Sure, but this only logically follows if you believe the purpose of the war on drugs is to completely eradicate drug use. While that would be nice, no one seriously expects it. They only expect to discourage the vast majority of people from using them, to keep them out of the domain of accepted/acceptable public behaviors.
If you believe that the war on drugs has as its objective the complete eradication of drugs, then, of course it is doomed to failure. The thing is, if the war on drugs is supposed to limit their use, it is still a failure, as the US has a higher incidence of drug abuse than do nations that are not waging a "war on drugs."

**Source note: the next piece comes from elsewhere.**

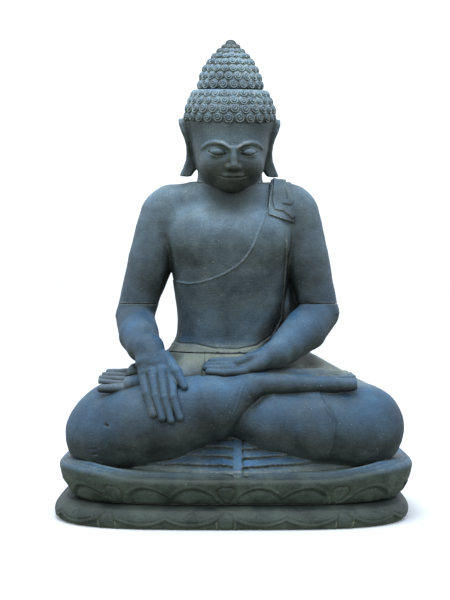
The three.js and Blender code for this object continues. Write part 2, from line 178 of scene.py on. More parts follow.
def to_segment(x, z, a, b):
    """The square of the distance to a segment, the segment as a vector, and the points seen from a."""
    edge = b - a
    px, pz = x - a[0], z - a[1]
    t = np.clip((px * edge[0] + pz * edge[1]) / float(edge @ edge), 0, 1)
    return (px - edge[0] * t) ** 2 + (pz - edge[1] * t) ** 2, edge, px, pz


def polygon_distance(x, z, corners):
    """Signed distance to a polygon in the X-Z plane, negative inside."""
    corners = np.array(corners, dtype=np.float32)
    nearest = np.full(x.shape, 1e9, dtype=np.float32)
    inside = np.zeros(x.shape, dtype=bool)
    for a, b in zip(corners, np.roll(corners, -1, axis=0)):
        gap, edge, _, _ = to_segment(x, z, a, b)
        nearest = np.minimum(nearest, gap)
        crosses = (a[1] > z) != (b[1] > z)
        if edge[1] != 0:
            inside ^= crosses & (x < a[0] + (z - a[1]) * edge[0] / edge[1])
    return np.where(inside, -1, 1) * np.sqrt(nearest)


def line_distance(x, z, points):
    """Signed distance to an open line in the X-Z plane, positive on its right when seen from -Y."""
    points = np.array(points, dtype=np.float32)
    nearest = np.full(x.shape, 1e9, dtype=np.float32)
    side = np.ones(x.shape, dtype=np.float32)
    for a, b in zip(points[:-1], points[1:]):
        gap, edge, px, pz = to_segment(x, z, a, b)
        turn = px * edge[1] - pz * edge[0]
        side = np.where(gap < nearest, np.where(turn > 0, 1, -1), side)
        nearest = np.minimum(nearest, gap)
    return side * np.sqrt(nearest)


def inside_box(p, low, high):
    """The indices of the points in a box, so that small detail is worked out only near it."""
    keep = np.ones(p.shape[1], dtype=bool)
    for axis in range(3):
        keep &= (p[axis] > low[axis]) & (p[axis] < high[axis])
    return np.flatnonzero(keep)


def detail(p, field, low, high, change):
    """field after change(points, values) has been applied to the points in a box."""
    near = inside_box(p, low, high)
    if near.size:
        field = field.copy()
        field[near] = change(p[:, near], field[near])
    return field


def rim_gap(depth, inset=3.5):
    """How far a block reaches over a mortar joint at its rim, so that only a hairline shows."""
    return 1.2 * ramp(-inset - 1.5, -inset, depth)


def unevenness(p, wavelength, seed):
    """A smooth random-looking ripple between about -1 and 1."""
    k = 2 * math.pi / wavelength
    x, y, z = p
    return (
        np.sin(k * x + 1.7 * seed + 1.3 * np.sin(0.7 * k * y + seed))
        * np.sin(k * y + 2.1 * seed + 1.1 * np.sin(0.6 * k * z + 0.5 * seed))
        + np.sin(0.8 * k * z + seed + 1.2 * np.sin(0.9 * k * x + 2.0 * seed))
    ) * 0.5


# ---- plinth


def plan_distance(x, y, half_width=HALF_WIDTH, half_depth=HALF_DEPTH):
    """Distance outside the plinth's plan, a superellipse that is squarer behind than in front."""
    n = np.where(y < 0, FRONT_SQUARENESS, BACK_SQUARENESS).astype(np.float32)
    ax = np.abs(x) / half_width + 1e-4
    ay = np.abs(y) / half_depth + 1e-4
    r = np.maximum((ax**n + ay**n) ** (1 / n), 0.05)
    shrink = r ** (1 - n)
    slope = np.hypot(shrink * ax ** (n - 1) / half_width, shrink * ay ** (n - 1) / half_depth)
    return (r - 1) / slope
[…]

It should be noted, though, that cigarettes also exist in vastly different social conditions than they did in 40 years ago, when it was (a) more socially acceptable to use them, and (b) not extremely expensive.
Assuming you're one of the dwindling numbers of people who can afford a prodigious smoking habit these days, you are likely to be treated as a social pariah if you smoke in public. I believe there was a scene in a Sopranos episode to that effect, where even the mild-mannered therapist went off her rocker in harrassing a smoker in a public restaurant.
In other words, the decrease in smoking has been accompanied by, if it is not a direct result of, reduced social acceptance of the behavior paired with legal sanctions of it.
The decrease in smoking is probably mostly because of the reduced social acceptance, along with the realization that smoking causes some pretty awful diseases, some of them fatal.
Emphasyma must be a particularly horrible way to die, don't you think?
Given what we know about nicotine today, the fact that so many are unable to quit smoking is a testament to its addictive properties.
Well, it's hardly a pandemic in the sense that drug use is not an infectious disease, but I imagine it's a consequence of the same things that breed other anti-social behaviors (poverty, coming from a broken home, mental illness, etc.).
It is not an infectious disease in the usual sense, no. My use of the word "pandemic" really was to illustrate just how pervasive drug abuse is. I'm not so sure that poverty, broken homes, and mental illness is the whole answer, either, as addiction exists at all levels in our society. Drug addiction is not just a curse of the lower classes.
Add up cocaine in its various forms, heroin, methamphetamine, addictive prescription drugs, and you describe a large percentage of our population. Add alcoholism, and the percentage grows even larger. Add non addictive drugs like pot, and you have even more users, if not addicts. Add tobacco, and it is likely that around half of the adult population is using something.